Friday, May 06, 2016

Friday

Afternoon food shopping after a not so good morning but we got it done. Cost 140zl for the week.

Answered a few more questions about documents needed to move to Poland and helping someone find transportation from Poznań to Golina in July. She actually lives in the U.S. but is coming here to meet relatives for the first time in person. I know well the excitement this kind of adventure brings with it, having gone through it in 2003. WOW! 13 years ago. Time flies!  Seems like only a few years ago we stopped off the bus in Golina to meet cousin Andrzej, his mother and her family. So much has changed and this place that once seemed strange to us is now our home. Besides many family members, we have met a lot of people and feel good to have them as friends.

Po niezbyt udanym poranku zrobiliśmy popołudniowe zakupy na cały tydzień. Wydaliśmy 140zl.
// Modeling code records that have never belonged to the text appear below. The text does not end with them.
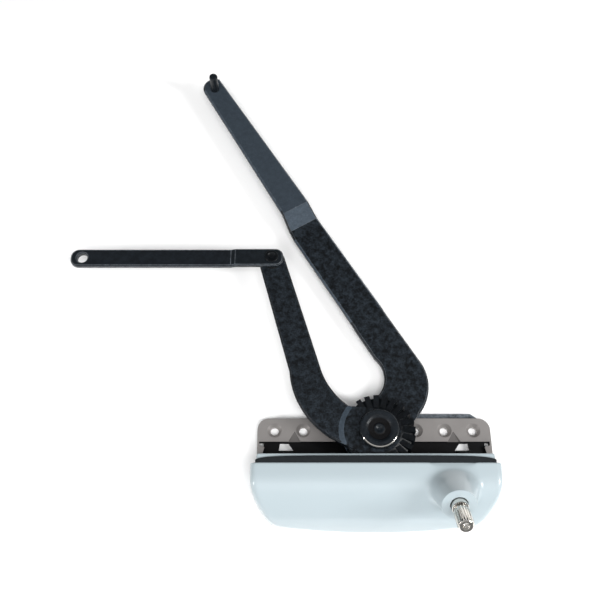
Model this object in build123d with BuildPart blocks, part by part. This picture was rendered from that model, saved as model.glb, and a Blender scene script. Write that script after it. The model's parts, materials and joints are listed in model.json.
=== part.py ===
"""Dual-arm casement window operator: a crank-driven gearbox that swings two arms about one pivot.

Frame: X runs along the sill, Y points outdoors, Z is up from the sill.
The origin is the middle of the screw row, on the mounting face.
All sizes are in millimetres.
"""
from build123d import *
from math import atan, cos, degrees, pi, radians, sin
import os

os.makedirs("parts", exist_ok=True)

# ---- driving dimensions ----------------------------------------------------------------------
base_width = 150.0
flange_rear_y = 8.0
flange_front_y = -7.3
flange_t = 5.0
floor_t = 3.0
hole_pairs = (64.0, 45.5, 27.0)          # distance of each pair of screw holes from the middle
hole_r = 2.7
countersink_r = 4.6

hub_x = 1.5                              # the arms' common pivot
hub_y = -4.5
post_r = 6.0
running_gap = 0.05

lower_washer_t = 0.95
long_arm_z = 6.0                         # underside of the long arm at the hub
long_arm_t = 4.5
gear_z = 12.5                            # underside of the gear
gear_t = 9.0
head_r = 12.2
head_top = 27.0

teeth = 24                               # teeth in a full circle of the gear
pitch_r = 22.0
tip_r = 23.1
root_r = 20.9                            # throat of the gear's blank
tooth_w = 2.5

worm_y = hub_y - 27.5                    # worm axis, parallel to X
worm_z = 17.0
worm_r = 6.0
worm_root_r = 2.9
journal_r = 2.6
crank_x = 44.4                           # where the crank axis meets the worm axis
crank_tilt = 45.0                        # crank axis above the horizontal, towards the room
crank_r = 4.0

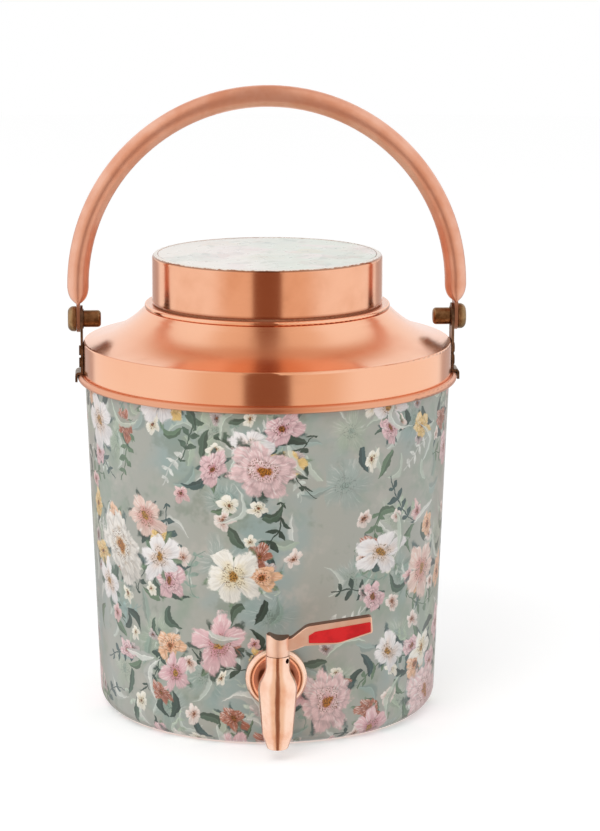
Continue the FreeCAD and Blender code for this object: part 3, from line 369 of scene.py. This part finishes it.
def bloom(paint, strokes, spacing, shift, size, petals, inner, outer, heart, chance, gather,
          rings=1, notch=0.26, soft=0.08, strength=1.0, foliage=()):
    """Paints open flowers: rings of petals, each streaked from the middle, and a heart."""
    flat, wobble, grains = strokes
    spun, away, here, two, three = scatter(flat, spacing, shift, chance, gather, loose=0.65)
    spun = spun * spun.node("CombineXYZ", {}, {0: 1.0, 1: 1.0 + three * 0.5, 2: 1.0})
    x, y, _ = spun.parts()
    angle = x.sum("ARCTAN2", y, x)
    distance = (x * x + y * y) ** 0.5
    radius = again(two, 7.0) * 0.35 * size + 0.75 * size
    turned = {0: x / distance + two * 40.0, 1: y / distance + three * 40.0}
    uneven = blots(spun.node("CombineXYZ", {}, turned), 0.9, 1.0) * 0.9 + 0.55
    present = here * strength
    if foliage:
        turn = angle * 2.5 + two * 9.0
        spike = abs(turn.sum("COSINE", turn))
        reach = distance / (radius * (spike ** 5.0 * 0.85 + 0.35) * uneven) + wobble * 0.5
        green = pick(again(three, 9.0), foliage)
        green = shade(green, fade(spike, 0.992, 1.0) * 0.4 + 0.95)
        paint = over(paint, green, fade(reach, 1.1, 0.85) * present * 0.9)
    deep = pick(again(three, 5.0), inner)
    pale = pick(again(three, 5.0), outer)
    combed = {0: angle * petals + two * 30.0, 1: distance * 60.0}
    streaks = blots(spun.node("CombineXYZ", {}, combed), 1.7, 3.0, 0.65)
    right, rise, _ = away.parts()
    lit = fade(rise * 0.8 - right * 0.6, radius * -1.0, radius)
    mottle = blots(flat, 170.0, 2.0)
    for ring in range(rings):
        share = 1.0 - 0.82 * ring / rings
        turn = angle * (petals / 2.0) + ring * 1.9
        lobe = abs(turn.sum("COSINE", turn))
        edge = radius * (lobe ** 0.5 * notch + (1.0 - notch)) * uneven * share
        reach = distance / edge + wobble * 0.42
        if ring:
            paint = shade(paint, 1.0 - fade(reach, 1.35, 0.95) * present * 0.3)
        petal = over(deep, pale, fade(reach, 0.12, 0.8))
        crease = fade(lobe, 0.3, 0.0) * fade(reach, 1.15, 0.4)
        tone = streaks * 0.55 + 0.42 + lit * 0.24 + mottle * 0.25
        petal = shade(petal, tone * (1.0 - crease * 0.4))
        chalky = fade(streaks + lit * 0.12, 0.58, 0.78) * fade(reach, 0.3, 0.8)
        petal = over(petal, CHALK, chalky * 0.6)
        paint = over(paint, petal, fade(reach, 1.0 + soft, 1.0 - soft) * present)
    centre = distance / (radius * 0.19) + wobble * 1.6
    dots = over(heart, tuple(c * 0.25 for c in heart), fade(grains, 0.45, 0.6))
    paint = over(paint, dots, fade(centre, 1.3, 0.7) * present)
    ring_dots = fade(abs(centre - 1.8), 0.7, 0.2) * fade(grains, 0.53, 0.62)
    return over(paint, tuple(c * 0.35 for c in heart), ring_dots * present * 0.8)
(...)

Odpowiedziałem na kilka oytań dotyczących dokumentów niezbędnych by sie przeprowadzić do Polski i pomagając komuś znaleźć środek transportu z Poznania do Goliny w lipcu. Ona teraz mieszka w Stanach, ale ma w planach przyjechać do Polski by po raz pierwszy, osobiście spotkać swoich krewnych. Świetnie znam ekscytacię jaka niesie ze sobą taka wyprawa. Przeżylem to w 2003 roku. Rety! To już 13 lat minęło. Czas leci! Wydaje się, że zaledwie parę lat temu wysiedlismy z autobusu w Golinie by spotkać się z kuzynem Andrzejem, jego Mamą i jej Rodziną. Tak wiele zmieniło się od tego czasu,  to obce miejsce stało się naszym domem. Oprócz członków rodziny poznaliśmy wielu ludzi, którzy staali się naszymi przyjaciółmi. Zwiedziliśmy wile wsi i wiele miast w Polsce poznając ten kraj coraz lepiej.